In FIG. 2, the vertical axis represents the output potential OUT (in volts) produced in response to a square wave input signal (having period 40 nsec). The horizontal axis represents time (from t=0 to t=80 nsec). Curve X assumes a value of capacitance for capacitor C1 which optimizes (minimizes) the fall time for the output potential (in response to a rising edge of the input potential), and curve Y assumes a lesser capacitance for capacitor C1 which optimizes (minimizes) the overshoot of the output potential in response to a rising or falling edge of the input potential).
As apparent from FIG. 2, in order to minimize fall time of the output potential, substantial overshoot must be tolerated at both the rising and falling edges of the output potential. The overshoot at each falling edge of the output potential is about 5%, and the overshoot at each rising edge of the output potential is significantly greater (about 12%).

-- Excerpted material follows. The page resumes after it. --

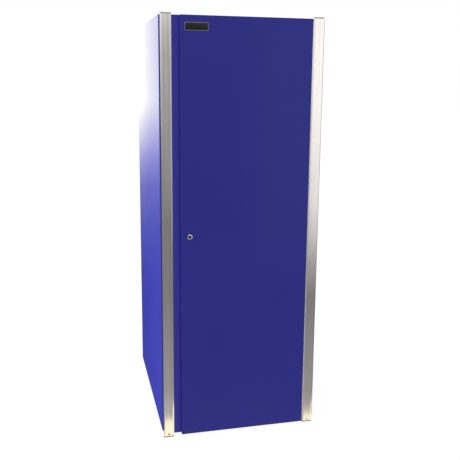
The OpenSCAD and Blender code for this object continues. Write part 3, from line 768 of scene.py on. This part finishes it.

When the capacitance of C1 is sufficiently reduced to minimize overshoot (as represented by curve Y, with only about 5% overshoot at each rising edge and no overshoot at each falling edge of the output potential), long rise and fall times must be tolerated.
It would be desirable to implement an integrated circuit cascode amplifier (with feedback circuitry for improved amplifier response to rapidly varying input) such that the feedback circuitry allows both rise and fall times of the output (in response to falling and rising edges of the input) to be minimized, with no more than a tolerably small overshoot at the rising edges as well as falling edges of the output potential, and preferably with at least substantially equal overshoot at the rising and falling edges of the output potential. Until the present invention, it had not been known how to do so.